Tracy Flick Can't Win
- Author: Tom Perrotta
- Language: English
- Publisher: Scribner
- Publication date: June 7, 2022
- Publication place: United States
- Media type: Print (hardback), ebook, audiobook
- Pages: 272
- ISBN: 978-1-501-14406-6

= Tracy Flick Can't Win =

2022 novel by Tom Perrotta

Tracy Flick Can't Win is a 2022 novel by American author Tom Perrotta. It was published by Scribner and is a sequel to the 1998 novel Election. In the audiobook of the 2022 novel, Tracy Flick is voiced by Lucy Liu. A film adaptation is in works at Paramount+ with Reese Witherspoon set to reprise her role as Tracy and Alexander Payne set to direct.

==Synopsis==
In the book, it is revealed that Tracy started law school, but had to drop out to tend to her mother, who became sick with multiple sclerosis. As a law student, Tracy also became pregnant during an affair with a professor named Daniel, and opted not to have an abortion per her mother's request. Tracy then became a substitute teacher, and eventually became vice principal of her high school. When the position of school principal came open, she found herself forced to maneuver through various political tides in her effort to obtain the position.

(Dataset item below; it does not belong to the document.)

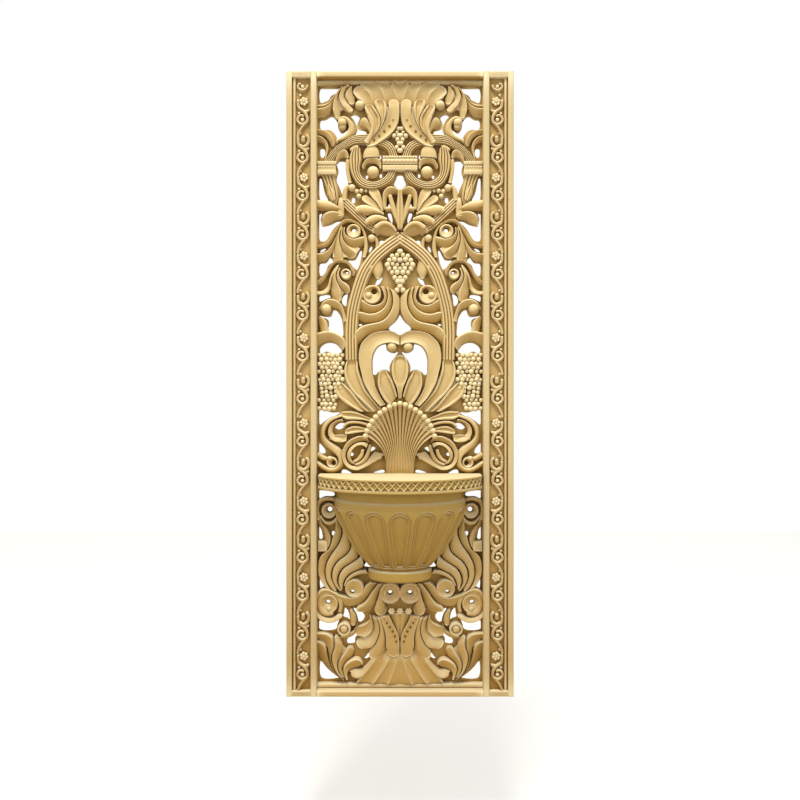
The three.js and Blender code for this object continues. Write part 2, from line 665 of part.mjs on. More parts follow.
/** The block that the rim's ends are cut square by. */
function rimEnds(margin) {
  const side = RIM_END + margin;
  return block([-side, side], [RIM_TOP - RIM_HEIGHT - BAND, RIM_TOP + BAND], DEEPEST, -1);
}

/** The fluted body: sunk panels with rounded tops between plain ribs, above a plain foot. */
function flutedBody() {
  const turns = [0];
  const sunk = [false];
  for (let flute = -4; flute <= 4; flute += 1) {
    const middle = Math.PI * (0.5 + flute / 8);
    [-FLUTE_EDGE, -FLUTE_FLOOR, FLUTE_FLOOR, FLUTE_EDGE].forEach((offset) => {
      const turn = middle + offset;
      if (turn <= 0.01 || turn >= Math.PI - 0.01) return;
      turns.push(turn);
      sunk.push(Math.abs(offset) === FLUTE_FLOOR);
    });
  }
  turns.push(Math.PI);
  sunk.push(false);
  const rings = [[RIM_TOP - 20, NECK_HALF], [BOWL_TOP - 2, NECK_HALF], ...BOWL_PROFILE, ...FOOT_PROFILE]
    .map(([z, half]) => {
      const sink = (i) => (sunk[i] && z < FLUTE_TOP && z > FLUTE_END ? FLUTE_SINK : 0);
      return bowlLevel(z, half, half * BOWL_DEPTH_RATIO, turns, sink);
    });
  return skin(rings);
}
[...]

Although school board members planned to give the job to a former football coach, in the aftermath of a shooting at the school, they end up giving Tracy the promotion.

== Film adaptation ==
A few months after the book's release, a film adaptation was announced for Paramount+ as a sequel to the 1999 Election film, with Reese Witherspoon reprising her role as Tracy and producing under her Hello Sunshine banner, Alexander Payne returning to direct, and Payne and Jim Taylor returning to write. A year later, while promoting The Holdovers (2023), Payne reiterated interest in the project, but would like to pursue other projects first. Payne said that he wants to make a loose adaptation of the novel with Taylor that included Broderick's Jim McAllister character, as well as divert from the high school setting of the novel, attributing to his aversion to:
...making another high school movie. I did Election. I did Holdovers. There are bits and pieces of it in Sideways, and a pilot I did, so I’m a little over it, so Jim and I are talking right now about how can we adapt that novel faithfully, but loosely, and put our own voice into it. We’ll get there. We’re not quite there, but we’ll get there.